Barghouti holds the top slot in Fatah’s top body, the Central Committee, but his purported “friends” in the movement, through procedural and other measures, have managed to keep every one of his backers out of the party’s leadership ranks, effectively isolating him. Barghouti also expected Abbas to appoint him to a senior post, perhaps as his deputy, but in recent months Abbas has done the opposite, sidestepping the imprisoned former head of Fatah’s Tanzim militia and advancing Jibril Rajoub and Mahmoud al-Aloul instead.
Barghouti’s confidants deny the latest hunger strike is a political maneuver. The demands presented by Barghouti and his fellow strikers to the Israel Prisons Service were first made six months ago, they note, before the elections to Fatah’s Central Committee that created the current political impasse.
And it is true that the negotiations between Israeli authorities and the prisoners surrounding these demands began more than six months ago. Even so, the unusually dramatic strike has pushed the sidelined Barghouti once more to the forefront of internal Fatah politics. It is hard to believe this was an unintended consequence.
It’s been nearly two decades since Barghouti played the part of the infamous Tanzim chief surrounded by loyal and ruthless gunmen. He is now 58, a grandfather, and an operator who has the active support of a wide network of people outside the prison’s walls. On the day the hunger strike was launched, an op-ed, ostensibly penned by him, was published in the New York Times in which he explains why he called the strike.
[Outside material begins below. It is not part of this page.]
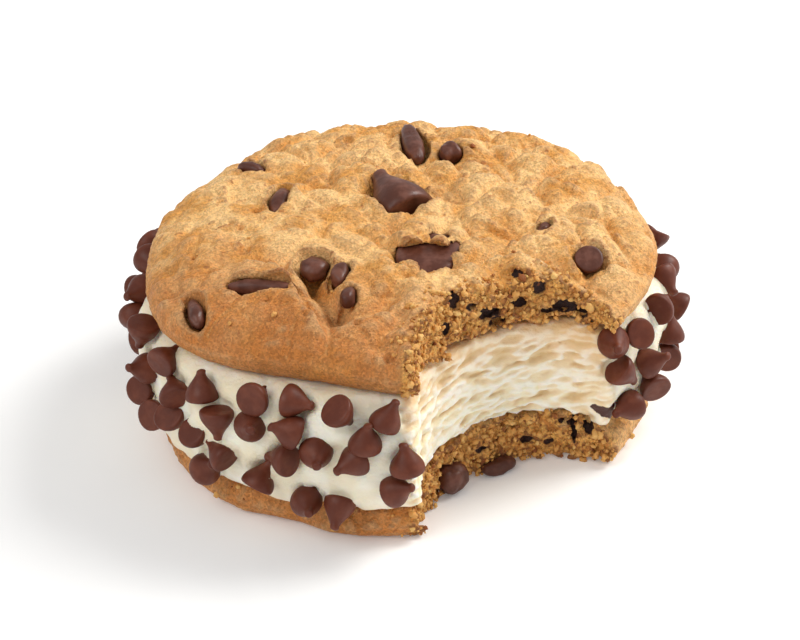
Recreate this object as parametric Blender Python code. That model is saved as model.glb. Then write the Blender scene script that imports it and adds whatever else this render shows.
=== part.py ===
"""A chocolate chip cookie ice cream sandwich with one bite taken out of its front right.

Three layers lie on each other: a domed cookie, a thick barrel of vanilla ice cream and a
second, slightly larger cookie. Small chocolate chips are pressed into the ice cream's side,
and larger chips and chunks are baked into both cookies. Lengths are written in millimetres
and become metres as each mesh is made. The origin is on the floor, under the ice cream.
"""

import math

import bmesh
import bpy
from mathutils import Euler, Matrix, Vector, noise

MM = 0.001
GAP = 0.3  # clearance between pieces that touch, in mm
SEGMENTS = 50  # points in each ring of the three layers

# Both cookies share one form: a flat underside, a rounded edge and a low dome.
# lobes are (azimuth in degrees, width in degrees, how far the edge moves out in mm), and
# fullness are (azimuth, width, power): a higher power keeps the dome flat nearer to the edge.
TOP_COOKIE = {
    "centre": (0.4, 1.0),
    "radius": 42.3,
    "under": 25.5,
    "waist": 28.7,
    "crown": 36.2,
    "lobes": (
        (178, 18, -1.0),
        (-146, 17, 1.5),
        (-122, 12, -0.7),
        (-108, 14, -2.0),
        (-88, 10, 0.9),
        (148, 14, -1.5),
        (116, 12, 1.6),
        (20, 20, -0.8),
    ),
    "fullness": ((-35, 32, -2.8), (180, 40, -1.2), (90, 60, 0.6)),
    "seed": (3.1, 7.7, 0.0),
}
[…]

That is to say, the op-ed, as with a host of other actions taken outside the prisons to support the strike, was meticulously prepared ahead of time with the explicit purpose of generating maximum support not only among the Palestinian public, but also internationally.
Barghouti’s demands – public telephones in the security wards, reinstating a second visiting period each month, and restarting the academic studies program for prisoners – are all carefully chosen to conform with the consensus view of the Palestinian public and political leadership, a fact that robs his competitors of any argument against his hunger strike. Nearly every key leader of both Fatah and Hamas has spent some time in an Israeli prison, and all view Barghouti’s demands as justified, even if they resent him for stealing the political spotlight by making them.
The struggle now begun by Barghouti and his allies, the bid to return to the political center stage via the prisoners issue, will not be decided for many weeks. Only then will it be possible to gauge the support he enjoys both within the prisons and beyond.
The figure of 1,187 striking prisoners on day one is a respectable showing, more than the Israeli side expected but less than the Palestinian side hoped. So, too, the thousands of demonstrators who joined the “Day of the Prisoner” protests are a success, but not a dramatic one. Not every Fatah prisoner has joined the strike, in part because some suspect Barghouti is attempting to use them for his own political ends. Barghouti’s backers, for their part, say these prisoners constitute the “reserve force” of the strike, and will join it at a later stage to help sustain the pressure on the Israeli authorities.
Hamas prisoners, too, even as they declare their support and impending participation in the hunger strike, are sitting it out for the moment, stayed by the same distrust that sees in Barghouti’s actions an attempt to “steal the show.”
Similarly, it is too early to tell how much support the strike is generating among the Palestinian public, and how the Palestinian Authority and its security forces will respond.
Will Barghouti and his supporters succeed in generating larger mass protests in the coming weeks? Will the Palestinian Authority join the “popular” actions, or try to prevent them?
And of course, how will the Israel Prisons Service and Israeli decision-makers respond to the strike?
This question is fundamental for Barghouti. Israel is acutely aware that if the strike ends without any concessions to the prisoners’ demands, that would mean a painful domestic setback for the imprisoned former terror leader. If, on the other hand, some of the demands are met, Barghouti will once again be seen by Palestinians as the only leader capable of leading a meaningful and successful struggle against Israel.